Others are anti-housing, NIMBY ideas that don’t help to move the city forward. He reads more as a populist than a progressive, to me.
I’ll vote for an individual good idea when it comes by. I’m not going to vote for an individual who is such a mixed bag.
“Others are anti-housing, NIMBY ideas that don’t help to move the city forward.”
That’s not a very nuanced statement considering the limits of unfettered development vs solving the housing crisis on a local, state, and federal level. Dense housing does not make sense in every single place in the world. I’m sorry if you think it’s that simple and Peskin is just an obstacle to progress, but that type of thinking is exactly the problem and not a solution to anything. Market rate SF condo tower housing does not solve the housing crisis and the people who say it does are heavily leveraged in that industry, or paid by it to say so.
“I’m not going to vote for an individual who is such a mixed bag.”
Breed voter? Oy vey.
You don’t need to be nuanced about it – its obvious from the insane housing prices that SF needs hundreds of thousands of additional units of housing.
I agree that condo towers are one of the worst types of housing but the bottom line is that we need more projects getting built. There shouldn’t be more than a handful of single family houses in San Francisco.
All the candidates were mixed bags – at best. I never agreed with Peskin at times when he suggested that views mattered more than building needed housing. I ended up supporting him because I disagreed with the other candidates about things that are bigger problems.

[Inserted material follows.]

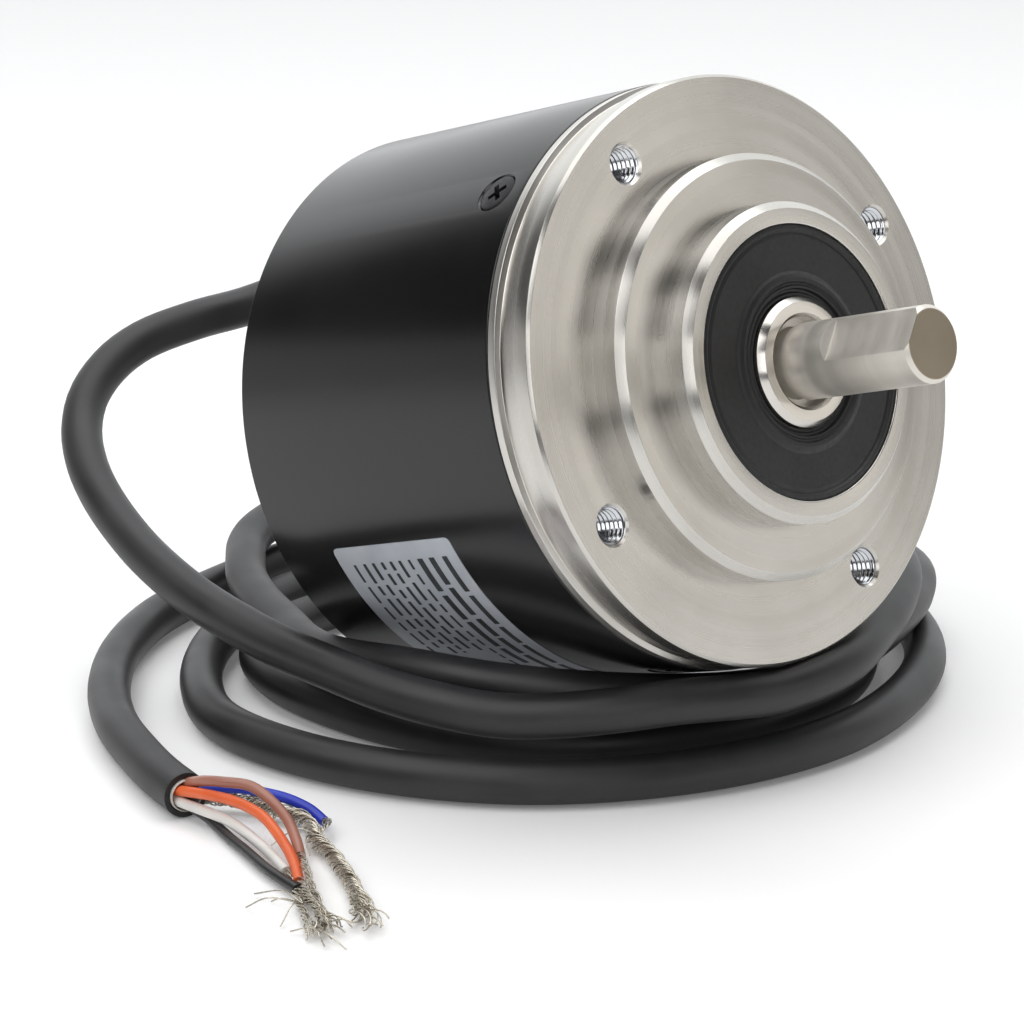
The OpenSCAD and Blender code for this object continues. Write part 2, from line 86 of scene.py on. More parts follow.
class Look:
    """A Principled material and short calls to wire nodes into it."""

    def __init__(self, name, colour, **sockets):
        self.material = bpy.data.materials.new(name)
        self.material.use_nodes = True
        self.tree = self.material.node_tree
        self.shader = self.tree.nodes["Principled BSDF"]
        self.shader.inputs["Base Color"].default_value = colour
        self.material.diffuse_color = colour
        for key, value in sockets.items():
            self.shader.inputs[key.replace("_", " ")].default_value = value
        self.bump_out = None

    def node(self, kind, inputs=None, **props):
        made = self.tree.nodes.new("ShaderNode" + kind)
        for key, value in props.items():
            setattr(made, key, value)
        for key, value in (inputs or {}).items():
            socket = made.inputs[key]
            if isinstance(value, bpy.types.NodeSocket):
                self.tree.links.new(value, socket)
            else:
                socket.default_value = value
        return made

    def math(self, operation, a, b=0.0):
        return self.node("Math", {0: a, 1: b}, operation=operation).outputs[0]

    def place(self, scale=(1, 1, 1)):
        coords = self.node("TexCoord").outputs["Object"]
        return self.node("Mapping", {"Vector": coords, "Scale": scale}).outputs[0]

    def shaft_parts(self):
        """X, Y and Z in the shaft's frame."""
        coords = self.node("TexCoord").outputs["Object"]
        turned = self.node("VectorRotate", {
            "Vector": coords, "Center": FACE_CENTRE, "Axis": (0, 1, 0), "Angle": TILT})
        moved = self.node("VectorMath", {0: turned.outputs[0], 1: FACE_CENTRE}, operation="SUBTRACT")
        return self.node("SeparateXYZ", {0: moved.outputs[0]}).outputs

    def turned_place(self, along, across):
        """Coordinates that are the same all round the shaft axis: distance along it and radius."""
        parts = self.shaft_parts()
        squares = [self.math("MULTIPLY", parts[i], parts[i]) for i in (1, 2)]
        radius = self.math("SQRT", self.math("ADD", *squares))
        x = self.math("MULTIPLY", parts[0], along)
        r = self.math("MULTIPLY", radius, across)
        return self.node("CombineXYZ", {0: x, 1: r, 2: 0.0}).outputs[0]

    def noise(self, place, scale=1.0, detail=3.0, rough=0.5):
        inputs = {"Vector": place, "Scale": scale, "Detail": detail, "Roughness": rough}
        return self.node("TexNoise", inputs).outputs[0]

    def ramp(self, value, stops):
        made = self.node("ValToRGB", {0: value})
        elements = made.color_ramp.elements
        while len(elements) < len(stops):
            elements.new(0.5)
        for element, (where, colour) in zip(elements, stops):
            element.position = where
            element.color = colour
        return made.outputs[0]

    def between(self, value, low, high, from_low=0.3, from_high=0.7):
        return self.node("MapRange", {0: value, 1: from_low, 2: from_high, 3: low, 4: high}).outputs[0]

    def colour(self, output):
        self.tree.links.new(output, self.shader.inputs["Base Color"])
        return self

    def rough(self, output):
        self.tree.links.new(output, self.shader.inputs["Roughness"])
        return self

    def bump(self, height, distance, strength=1.0):
        inputs = {"Height": height, "Distance": distance, "Strength": strength}
        if self.bump_out is not None:
            inputs["Normal"] = self.bump_out
        self.bump_out = self.node("Bump", inputs).outputs[0]
        self.tree.links.new(self.bump_out, self.shader.inputs["Normal"])
        return self


GROOVE_SCALE = 7000 * 0.9
GROOVE_DEPTH = 0.0000012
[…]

Aaron Peskin may be great at writing policy but he is a bully in his human interactions. I remember him chewing out a fire chief for no reason who was in the middle of fighting a North Beach fire, or getting drunk and screaming at Rec & Parks director Phil Ginsberg on a public Zoom meeting. He treats this city like his daddy owns it. Had he been elected mayor he would have been a real tyrant.
Not true. These are tired, old exaggerations that conservatives and yimbies keep spreading year after year.
Even if they can’t win the mayor’s race, progressives will cause mischief and make the city a worse place to live whenever they can.